Paralegal Students go to Court!

Posted by on November 28, 2012

Government CenterBy:  Rachna M. Talwar, Esq.
Paralegal Program Chair, Minnesota School of Business – Richfield campus

The Minnesota School of Business Paralegal Program from the Richfield campus had an exciting week with field trips for two classes.  On Wednesday November 14th the students from Real Estate Law (LA170) headed to the Hennepin County Government Center to observe Housing Court.  The students got to the courthouse bright and early and braved security to attend court on the third floor that handles eviction disputes between landlords and tenants.  The students were there before the Judge took the bench and were able to observe the parties fervently attempting to settle the cases before the scheduled hearing time.  The vast majority of the cases were settled in this fashion.  However, the class did get to observe a few contested matters and saw the Judge help facilitate hearings for two parties that were in conflict.  After our observations, we sat as a class and discussed what we saw and how the terms discussed in class were utilized in a real courtroom situation. 
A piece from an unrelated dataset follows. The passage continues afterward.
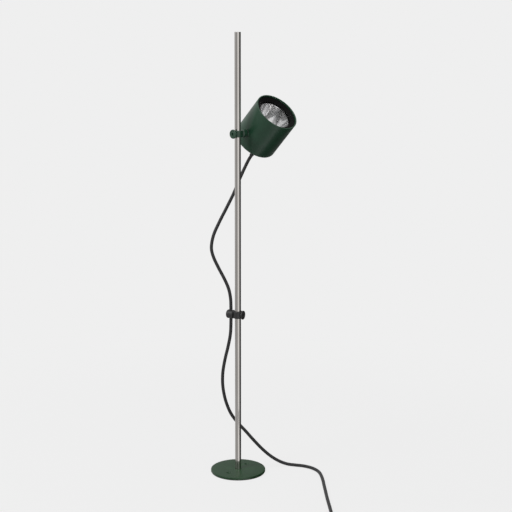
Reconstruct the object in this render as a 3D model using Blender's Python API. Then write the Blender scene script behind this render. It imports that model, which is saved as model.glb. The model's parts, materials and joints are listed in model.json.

In a similar manner, on Thursday November 15th the students from Legal Terminology (LA100) also headed to the Hennepin County Government Center with a different purpose.  The class focuses on a broad overview of the justice system and issues ranging from Criminal Law to Civil Procedure.  Our first stop was to the Criminal Court were we observed settlements being reached in routine DUI (Driving under the Influence) cases.  Our second stop was to a civil trial, where we were in time to see the Defendant’s attorney deliver an impassioned closing statement.  The case dealt with a contract dispute with some major players including the well-known grocer, Whole Foods.  Our last stop was likely the most memorable; we observed a felony assault hearing that included emotional pleas from the defendant.  After that matter was resolved, the Judge allowed us to come to the bench and took time to answer student questions.  Judge Marilyn J. Kaman has been on the bench more than 20 years and was kind enough to share anecdotes and answer students’ specific questions.  Afterwards, when we reflected on the experience this was clearly the most memorable for the students.  It was a wonderful opportunity that provided some real world applications to the content being learned in our classes.